Electronic Arts, Hasbro Developing Online Games for Launch of The Hub Channel

Electronic Arts and Hasbro are developing online games that will parallel the October launch of the Hasbro- and Discovery-owned channel The Hub, Chip Lange, senior vice president and general manager of EA’s Hasbro Division, told us in an interview.

The titles will be based on The Hub’s programming and be updated frequently to keep pace with changes in story lines, Lange said. The Hub, which replaces the Discovery Kids channel, will feature at least two shows from Hasbro’s production studios, Hasbro officials said,including My Little Pony: Friendship is Magic and Transformers. Many other shows will be acquired as The Hub gains its footing, Hasbro has said. Among the original series being picked up is Wot Wots, developed by New Zealand’s WETA Workshop and Pukeko Pictures, which was involved with the Lord of the Rings trilogy.

Online titles “have a development cadence that’s designed around frequent updates of the software to respond to consumer trends and this aligns well with the television model,” Lange said. “We're able to get early access to what is being worked on and that’s a real benefit to us. We won’t be sitting down for the first time to start development after stuff has been launched.” The Hub will be in 60 million homes giving EA Hasbro a base from which to develop online and mobile titles, Lange said. The Hub is aimed at 2- to 12-year-olds.

While it took the Hasbro-EA joint venture, formed in 2007, “a couple of years to hit our stride,” the partnership is now “working seamlessly with the brand teams saying the same message,” Lange said. The companies are now “out in front” of product planning cycles so that when Hasbro prepares for a launch “we are lining up our digital story,” Lange said. “We're going to do that with the Hub and I think we are just scratching the surface,” he said.

Hasbro-branded videogames sold 8 million units over 18 months ended earlier this year across 20 of the toy company’s brands. The Littlest Pet Shop video games title sold more than 4.5 million units since launch in October 2008 and was expanded to the Internet last year. In addition to EA’s Pogo, Littlest Pet Shop is available for Apple’s iPhone and iPod Touch and as Nintendo’s DSIWare.

The joint venture also is expected to benefit EA’s $300 million acquisition of social games developer Playfish. The company, which has annual revenue of about $75 million, operates social games for Facebook, MySpace, Hi5 and others. Playfish claims its social games, including Pet Society and Restaurant City, have been installed more than 150 million times and have more than 60 million monthly active users.

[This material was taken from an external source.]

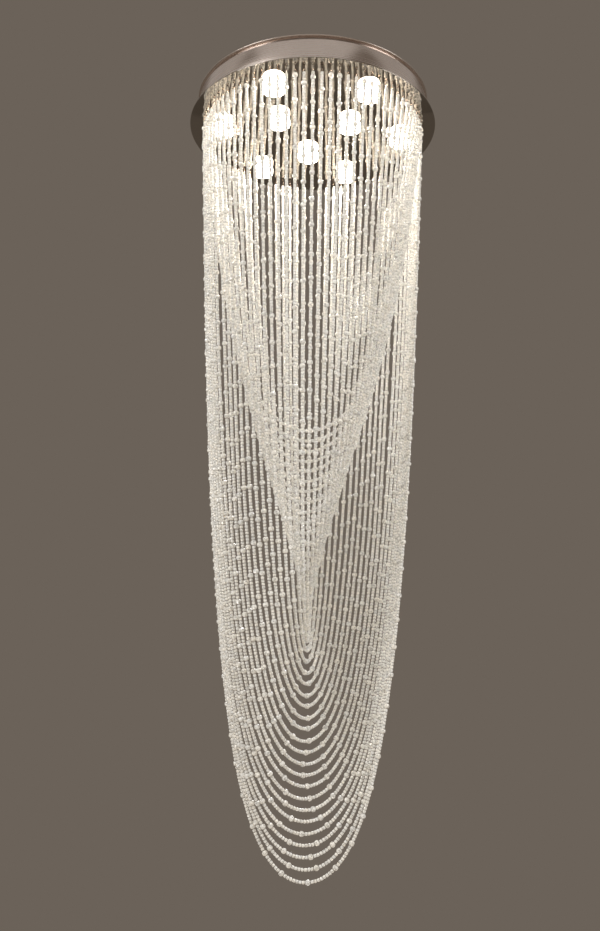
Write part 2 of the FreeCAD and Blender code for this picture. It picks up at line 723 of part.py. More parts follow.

Whether Playfish will turn development to Hasbro brands and bring them to social gaming networks hasn’t been finalized, Lange said, but Hasbro games like Monopoly, Scrabble and Risk lend themselves to those networks. “We will take Playfish expertise and our expertise in developing for two and a half years and put those together to make a big splash when we move new products into that space,” Lange said.